En distintos momentos de su trayectoria ha abordado procesos y situaciones de violencia ligados a distintos contextos geopolíticos. Pueden ilustrarlo proyectos seminales como Atrabiliarios (1992-2004), en el que el recuerdo de los desaparecidos se evoca mediante objetos de uso cotidiano que les pertenecieron; series escultóricas de belleza inquietante y estremecedora como La casa viuda (1993- 1995) y Unland (1995-1998); o instalaciones performativas como Noviembre 6 y 7 (2012) o la reciente Sumando ausencias (2016), la Acción de Duelo colectiva que impulsó en la Plaza Bolívar de Bogotá pocos días después de que ganase el “No” en el Referéndum para ratificar el Acuerdo de paz que había alcanzado con las FARC el gobierno de Juan Manuel Santos.

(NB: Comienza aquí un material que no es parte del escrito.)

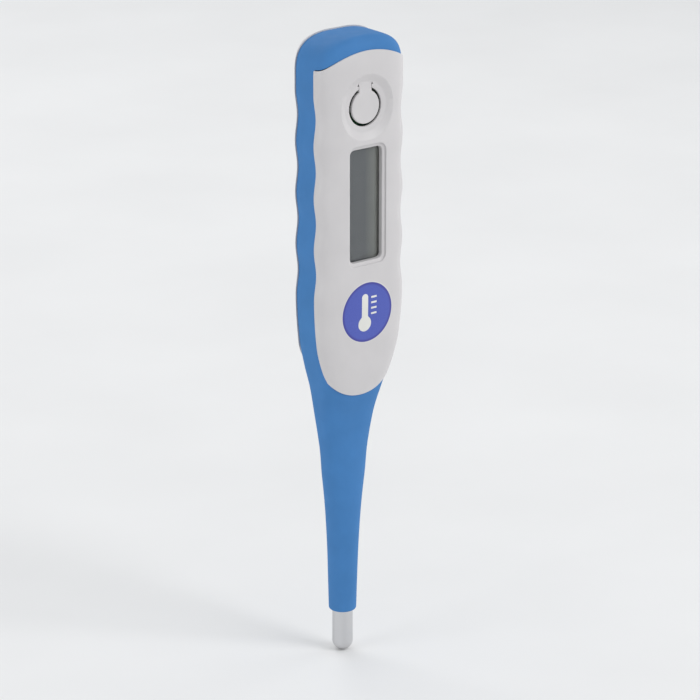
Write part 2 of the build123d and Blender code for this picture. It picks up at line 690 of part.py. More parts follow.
with BuildPart() as battery:
    round_bar(CELL_RADIUS, (CELL_FRONT, CELL_FRONT + CELL_THICKNESS), CELL_HEIGHT)
    fillet(battery.edges().filter_by(GeomType.CIRCLE), CELL_EDGE)
finish(battery.part, "battery")

with BuildPart() as battery_contact_negative:
    low, high = CELL_HEIGHT - 3.2, CELL_HEIGHT + 2.5
    pad_front = CELL_FRONT - SPRING_SHEET
    points = [(foot_front, low), (foot_back, low), (foot_back, low + 2), (CELL_FRONT, high - 1)]
    points += [(CELL_FRONT, high), (pad_front, high), (pad_front, high - 1), (foot_front, low + 2)]
    leaf(points, 2.6, 0.0)
finish(battery_contact_negative.part, "battery_contact_negative")

with BuildPart() as battery_contact_positive:
    inner, outer_face = CELL_HEIGHT + CELL_RADIUS, CELL_HEIGHT + CELL_RADIUS + SPRING_SHEET
    reach, tail = 1.6, inner + 2.5
    points = [(foot_front, inner), (reach, inner), (reach, outer_face), (foot_back, outer_face)]
    points += [(foot_back, tail), (foot_front, tail)]
    leaf(points, 3.0, 0.0)
finish(battery_contact_positive.part, "battery_contact_positive")
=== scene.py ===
"""The looks of the digital thermometer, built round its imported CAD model.

Sizes are in millimetres until a mesh is made. +Z runs up the length, the display faces -Y, and
the origin is on the probe's axis, where the steel tip leaves the neck.
"""

import json
from math import cos, pi, radians, sin, sqrt

import bmesh
import bpy
import numpy as np
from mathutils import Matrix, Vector

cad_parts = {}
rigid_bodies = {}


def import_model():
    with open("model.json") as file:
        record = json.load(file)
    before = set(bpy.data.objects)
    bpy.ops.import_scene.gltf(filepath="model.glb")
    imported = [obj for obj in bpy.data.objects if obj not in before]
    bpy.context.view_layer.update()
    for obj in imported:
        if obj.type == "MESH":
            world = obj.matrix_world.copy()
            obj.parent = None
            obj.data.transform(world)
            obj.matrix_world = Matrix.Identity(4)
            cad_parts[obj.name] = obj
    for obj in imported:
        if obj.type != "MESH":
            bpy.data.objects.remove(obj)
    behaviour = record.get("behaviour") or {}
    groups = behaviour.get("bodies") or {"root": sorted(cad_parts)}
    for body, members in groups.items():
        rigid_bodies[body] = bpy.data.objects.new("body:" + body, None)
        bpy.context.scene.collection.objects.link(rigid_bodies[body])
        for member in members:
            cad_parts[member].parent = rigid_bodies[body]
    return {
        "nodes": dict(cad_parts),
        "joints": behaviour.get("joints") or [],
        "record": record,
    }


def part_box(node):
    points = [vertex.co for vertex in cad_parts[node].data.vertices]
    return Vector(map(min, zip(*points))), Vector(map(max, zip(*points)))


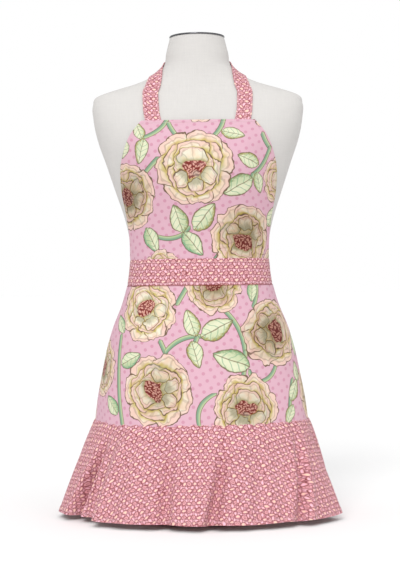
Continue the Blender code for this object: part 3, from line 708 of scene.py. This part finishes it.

Dos instalaciones recientes de la artista —cuya propuesta habría que situar dentro de la creciente tendencia hacia la ampliación del campo de posibilidades de la escultura— ejemplifican muy bien su mencionada estrategia. Por un lado, Plegaria Muda, con sus mesas invertidas y disfuncionales de las que brotan pequeñas briznas de hierba, un trabajo que nace de un extenso proceso de reflexión e investigación en torno a la imparable espiral de violencia mimética que subyace tras los conflictos fratricidas.
Por otro, Shibboleth, la célebre intervención que realizó en 2007 en la Sala de las Turbinas de la Tate Modern de Londres, donde abrió una enorme grieta con la que evocaba la brecha que, adoptando mil y una formas diferentes (y, a menudo, difícilmente reconocibles), sigue existiendo entre el Primer y el Tercer Mundo.
En cierta medida, podemos ver estos dos proyectos como antecedentes directos de la instalación que Salcedo presenta en el Palacio de Cristal. En los tres casos, se trata de obras conceptuales en las que la materialidad adquiere una dimensión simbólica, pero que, al mismo tiempo, el espectador percibe de modo profundamente sensorial, estableciendo con ellas una relación muy física, casi corporal.